Aquaculture North America

Diversification key to climate resiliency

December 11, 2019
By Mari-Len De Guzman

(Photo: Northern Harvest Sea Farms, Facebook)

The inconvenient truth about climate change is that not only are temperature changes affecting our natural ecosystems, it’s also causing us to rethink the way we do things, both as consumers and as an industry.

Whether it’s in our personal consumption or in the industrial realm, climate change is forcing us to face the reality that we simply cannot go on the way we used to and expect the climate crisis to resolve on its own. Sustainable production, supply and consumption of goods and services need to be more deliberate to have a more meaningful impact.

The recent deaths of some 2.6 million farmed salmon in Newfoundland in Canada brings the devastating effects of climate change closer to home.
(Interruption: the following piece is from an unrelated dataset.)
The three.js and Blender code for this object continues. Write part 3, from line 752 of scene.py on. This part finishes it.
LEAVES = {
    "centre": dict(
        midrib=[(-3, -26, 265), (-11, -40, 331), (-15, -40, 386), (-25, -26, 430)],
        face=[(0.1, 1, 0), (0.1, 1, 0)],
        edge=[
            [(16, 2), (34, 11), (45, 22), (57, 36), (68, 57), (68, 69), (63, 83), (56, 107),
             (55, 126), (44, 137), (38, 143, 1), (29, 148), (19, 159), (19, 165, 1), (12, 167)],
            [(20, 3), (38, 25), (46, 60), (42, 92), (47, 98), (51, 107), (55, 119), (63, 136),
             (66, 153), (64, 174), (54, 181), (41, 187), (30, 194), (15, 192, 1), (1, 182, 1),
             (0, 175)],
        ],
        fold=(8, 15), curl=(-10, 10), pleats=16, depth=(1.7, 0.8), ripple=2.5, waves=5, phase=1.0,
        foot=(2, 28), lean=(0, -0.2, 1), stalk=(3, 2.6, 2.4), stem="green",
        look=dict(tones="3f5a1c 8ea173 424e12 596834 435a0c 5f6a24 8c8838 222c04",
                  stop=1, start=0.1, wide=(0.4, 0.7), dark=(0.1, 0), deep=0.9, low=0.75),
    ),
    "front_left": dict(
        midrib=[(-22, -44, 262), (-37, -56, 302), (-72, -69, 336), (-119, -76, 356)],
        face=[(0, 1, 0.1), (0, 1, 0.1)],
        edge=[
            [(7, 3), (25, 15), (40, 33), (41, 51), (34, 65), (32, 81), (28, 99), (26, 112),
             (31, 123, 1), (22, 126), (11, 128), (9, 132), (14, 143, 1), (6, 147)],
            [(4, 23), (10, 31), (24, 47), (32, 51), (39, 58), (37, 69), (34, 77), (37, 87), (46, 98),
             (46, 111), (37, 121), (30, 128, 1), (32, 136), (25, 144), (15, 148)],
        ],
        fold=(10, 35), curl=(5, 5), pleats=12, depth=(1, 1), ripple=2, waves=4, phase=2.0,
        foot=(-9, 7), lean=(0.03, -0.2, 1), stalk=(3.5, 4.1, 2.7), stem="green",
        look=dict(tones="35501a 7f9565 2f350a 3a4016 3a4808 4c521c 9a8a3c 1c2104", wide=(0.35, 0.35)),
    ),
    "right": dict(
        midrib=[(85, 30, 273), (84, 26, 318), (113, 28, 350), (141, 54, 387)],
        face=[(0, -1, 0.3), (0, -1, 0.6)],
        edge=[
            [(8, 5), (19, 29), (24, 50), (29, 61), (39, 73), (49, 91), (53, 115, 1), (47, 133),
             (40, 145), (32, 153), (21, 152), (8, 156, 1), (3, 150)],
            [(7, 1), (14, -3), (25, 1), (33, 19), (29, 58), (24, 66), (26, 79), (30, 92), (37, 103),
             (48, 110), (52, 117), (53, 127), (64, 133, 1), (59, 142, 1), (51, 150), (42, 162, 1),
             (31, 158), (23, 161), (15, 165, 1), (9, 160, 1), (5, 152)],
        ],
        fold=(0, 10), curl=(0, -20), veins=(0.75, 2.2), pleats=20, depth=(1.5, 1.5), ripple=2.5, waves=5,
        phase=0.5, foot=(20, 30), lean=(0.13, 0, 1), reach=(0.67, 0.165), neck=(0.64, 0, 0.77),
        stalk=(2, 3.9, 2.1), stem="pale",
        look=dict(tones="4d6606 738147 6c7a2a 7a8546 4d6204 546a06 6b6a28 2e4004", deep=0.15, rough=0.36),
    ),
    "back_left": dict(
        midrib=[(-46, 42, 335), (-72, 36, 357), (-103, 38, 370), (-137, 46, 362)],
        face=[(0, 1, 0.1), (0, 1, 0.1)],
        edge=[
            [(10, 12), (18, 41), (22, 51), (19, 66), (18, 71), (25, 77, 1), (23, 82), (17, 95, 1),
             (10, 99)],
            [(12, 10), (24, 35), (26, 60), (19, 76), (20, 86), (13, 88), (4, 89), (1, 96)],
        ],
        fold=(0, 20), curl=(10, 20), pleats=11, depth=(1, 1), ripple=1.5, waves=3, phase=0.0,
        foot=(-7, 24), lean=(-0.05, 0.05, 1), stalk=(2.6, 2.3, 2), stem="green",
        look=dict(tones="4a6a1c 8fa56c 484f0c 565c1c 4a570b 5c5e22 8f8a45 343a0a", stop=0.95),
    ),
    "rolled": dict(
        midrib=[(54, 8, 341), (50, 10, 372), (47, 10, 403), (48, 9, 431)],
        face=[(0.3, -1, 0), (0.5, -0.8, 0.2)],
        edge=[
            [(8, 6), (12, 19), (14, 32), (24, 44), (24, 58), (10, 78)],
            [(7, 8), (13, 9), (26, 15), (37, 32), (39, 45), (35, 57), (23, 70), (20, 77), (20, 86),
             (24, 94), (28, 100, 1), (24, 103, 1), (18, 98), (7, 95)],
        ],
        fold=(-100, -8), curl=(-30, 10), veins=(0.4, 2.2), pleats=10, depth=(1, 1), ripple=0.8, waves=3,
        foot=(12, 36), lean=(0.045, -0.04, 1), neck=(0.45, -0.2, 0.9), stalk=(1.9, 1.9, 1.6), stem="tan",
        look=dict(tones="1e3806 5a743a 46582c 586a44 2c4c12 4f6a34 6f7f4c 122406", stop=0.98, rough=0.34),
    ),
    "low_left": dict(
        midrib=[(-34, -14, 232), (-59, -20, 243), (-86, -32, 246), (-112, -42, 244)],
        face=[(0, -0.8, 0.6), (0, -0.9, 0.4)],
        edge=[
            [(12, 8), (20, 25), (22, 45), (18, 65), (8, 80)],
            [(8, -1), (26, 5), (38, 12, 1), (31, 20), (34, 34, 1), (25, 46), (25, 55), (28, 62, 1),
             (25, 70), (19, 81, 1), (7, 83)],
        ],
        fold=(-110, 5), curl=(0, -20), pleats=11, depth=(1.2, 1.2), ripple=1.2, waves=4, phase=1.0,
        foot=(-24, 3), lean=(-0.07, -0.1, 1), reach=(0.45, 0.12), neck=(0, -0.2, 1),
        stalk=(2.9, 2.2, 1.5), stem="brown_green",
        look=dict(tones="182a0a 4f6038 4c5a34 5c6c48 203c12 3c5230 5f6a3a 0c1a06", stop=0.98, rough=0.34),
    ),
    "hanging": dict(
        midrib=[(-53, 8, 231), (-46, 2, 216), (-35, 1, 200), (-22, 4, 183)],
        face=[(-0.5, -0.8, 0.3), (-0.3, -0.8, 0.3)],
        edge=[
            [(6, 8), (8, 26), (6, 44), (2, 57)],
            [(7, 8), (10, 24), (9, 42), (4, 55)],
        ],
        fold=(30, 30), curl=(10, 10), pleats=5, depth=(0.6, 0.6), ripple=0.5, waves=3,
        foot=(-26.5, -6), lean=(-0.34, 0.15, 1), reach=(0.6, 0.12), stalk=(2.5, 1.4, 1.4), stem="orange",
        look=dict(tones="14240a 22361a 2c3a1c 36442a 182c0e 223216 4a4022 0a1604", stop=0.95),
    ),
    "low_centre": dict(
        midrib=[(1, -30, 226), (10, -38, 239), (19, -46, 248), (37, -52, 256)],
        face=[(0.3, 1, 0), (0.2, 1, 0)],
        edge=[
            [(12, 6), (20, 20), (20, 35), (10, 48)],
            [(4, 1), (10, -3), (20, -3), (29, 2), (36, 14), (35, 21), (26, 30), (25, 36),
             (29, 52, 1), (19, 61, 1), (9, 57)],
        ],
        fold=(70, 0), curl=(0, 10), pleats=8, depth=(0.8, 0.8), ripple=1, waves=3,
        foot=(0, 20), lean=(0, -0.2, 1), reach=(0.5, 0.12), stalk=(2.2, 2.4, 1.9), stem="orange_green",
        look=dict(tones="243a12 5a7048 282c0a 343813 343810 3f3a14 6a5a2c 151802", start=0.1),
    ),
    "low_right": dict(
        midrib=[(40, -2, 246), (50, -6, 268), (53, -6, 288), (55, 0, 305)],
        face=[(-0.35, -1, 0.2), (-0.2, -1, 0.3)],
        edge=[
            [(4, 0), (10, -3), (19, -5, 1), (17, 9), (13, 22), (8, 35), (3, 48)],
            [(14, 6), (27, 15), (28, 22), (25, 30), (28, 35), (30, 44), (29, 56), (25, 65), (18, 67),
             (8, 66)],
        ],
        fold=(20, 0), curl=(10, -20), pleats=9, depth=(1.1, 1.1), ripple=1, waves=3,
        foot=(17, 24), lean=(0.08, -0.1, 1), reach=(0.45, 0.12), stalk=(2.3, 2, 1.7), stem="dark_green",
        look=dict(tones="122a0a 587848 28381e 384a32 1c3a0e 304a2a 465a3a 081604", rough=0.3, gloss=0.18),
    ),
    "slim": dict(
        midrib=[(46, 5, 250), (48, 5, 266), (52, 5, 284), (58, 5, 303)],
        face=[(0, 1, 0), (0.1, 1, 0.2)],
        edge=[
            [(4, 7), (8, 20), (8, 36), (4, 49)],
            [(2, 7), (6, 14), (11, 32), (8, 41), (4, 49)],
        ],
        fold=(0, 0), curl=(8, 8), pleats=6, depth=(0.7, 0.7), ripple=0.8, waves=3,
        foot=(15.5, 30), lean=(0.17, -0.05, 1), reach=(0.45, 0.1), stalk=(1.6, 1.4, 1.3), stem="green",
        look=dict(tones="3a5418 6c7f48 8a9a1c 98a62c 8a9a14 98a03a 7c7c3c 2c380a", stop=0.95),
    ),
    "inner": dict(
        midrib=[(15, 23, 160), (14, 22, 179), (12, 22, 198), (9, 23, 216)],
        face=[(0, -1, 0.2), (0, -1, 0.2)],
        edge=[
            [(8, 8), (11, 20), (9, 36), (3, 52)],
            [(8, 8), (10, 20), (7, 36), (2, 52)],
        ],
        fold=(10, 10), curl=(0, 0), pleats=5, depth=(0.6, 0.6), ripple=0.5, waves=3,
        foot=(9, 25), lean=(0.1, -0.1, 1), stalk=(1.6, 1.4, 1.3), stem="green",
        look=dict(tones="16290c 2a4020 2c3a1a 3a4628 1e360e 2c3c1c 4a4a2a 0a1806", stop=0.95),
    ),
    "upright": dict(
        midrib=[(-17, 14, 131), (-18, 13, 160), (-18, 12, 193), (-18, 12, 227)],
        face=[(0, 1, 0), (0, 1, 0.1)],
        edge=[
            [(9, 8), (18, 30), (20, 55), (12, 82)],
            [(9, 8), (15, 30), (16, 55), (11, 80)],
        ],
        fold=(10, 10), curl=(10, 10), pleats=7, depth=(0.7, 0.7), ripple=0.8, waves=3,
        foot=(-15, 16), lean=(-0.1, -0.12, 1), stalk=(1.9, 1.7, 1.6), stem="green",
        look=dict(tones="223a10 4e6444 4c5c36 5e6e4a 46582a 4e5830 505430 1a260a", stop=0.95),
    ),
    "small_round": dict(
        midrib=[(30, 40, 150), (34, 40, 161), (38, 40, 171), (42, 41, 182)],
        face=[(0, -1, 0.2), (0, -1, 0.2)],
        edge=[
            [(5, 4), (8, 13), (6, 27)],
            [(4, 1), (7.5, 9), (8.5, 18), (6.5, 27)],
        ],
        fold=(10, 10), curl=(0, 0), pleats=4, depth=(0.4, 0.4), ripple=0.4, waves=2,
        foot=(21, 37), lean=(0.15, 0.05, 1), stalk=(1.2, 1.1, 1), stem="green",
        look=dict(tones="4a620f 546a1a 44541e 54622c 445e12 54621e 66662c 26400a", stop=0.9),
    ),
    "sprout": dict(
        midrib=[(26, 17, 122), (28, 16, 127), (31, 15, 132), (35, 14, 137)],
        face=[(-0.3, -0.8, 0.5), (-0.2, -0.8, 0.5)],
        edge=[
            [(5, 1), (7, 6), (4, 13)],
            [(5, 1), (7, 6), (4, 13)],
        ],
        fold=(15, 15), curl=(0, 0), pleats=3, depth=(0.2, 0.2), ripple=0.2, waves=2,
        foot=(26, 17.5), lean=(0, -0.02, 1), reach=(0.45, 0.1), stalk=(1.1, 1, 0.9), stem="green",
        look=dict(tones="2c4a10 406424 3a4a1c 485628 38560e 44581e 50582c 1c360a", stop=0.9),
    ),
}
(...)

Northern Harvest Sea Farms, a subsidiary of Mowi Canada, suffered a significant setback last fall after roughly 5,000 tons of fish died in the net pens, resulting in the temporary suspension of the company’s farming licences. Company representatives blamed the massive mortalities to an extended period of higher-than-usual sea water temperatures that lasted up to 13 days.

If recent climate-related catastrophes are any indication, the Northern Harvest fish mortalities are likely not going to be an isolated incident moving forward. Just as more frequent California wildfires and increasingly stronger hurricane seasons have become the norm every year, rising ocean temperatures will continue to wreak havoc to the species that live in it and, as a consequence, to businesses that rely on the ocean as a resource. Nothing moves a corporation more than a hit on its bottom line.

Hearing about a natural phenomenon causing millions of fish to die in net pens made me think about land-based, closed containment aquaculture. Raising fish on land, in a controlled, bio-secure environment is really giving the fish a better fighting chance against the devastating effects of global warming. The business case for RAS gets stronger when the alternative is leaving the lives of millions of species – and the future of the industry – at the mercy of the unpredictability of this climate crisis.

I am not suggesting that the industry move away from net pen farming in favour of land-based production. But there is clearly a case to be made for diversifying the commercial production landscape that will lead to a more resilient, climate-proof industry. I agree with many in the salmon farming community that the choice does not have to be either/or, when it comes to net pen versus RAS, because the two can exist and flourish without wiping out the other.

The aquaculture industry, with its potential to help feed the projected additional 2.3 billion of the world’s population by 2050, surely has an infinite room for diversity: net pen, land-based, as well as offshore, open ocean farming. After all, sustainability is not exclusive, but inclusive.

Sustainable production and consumption is top on the global agenda. But let’s also find ways to cushion the effects of global warming by making the industry as resilient as it can possibly be.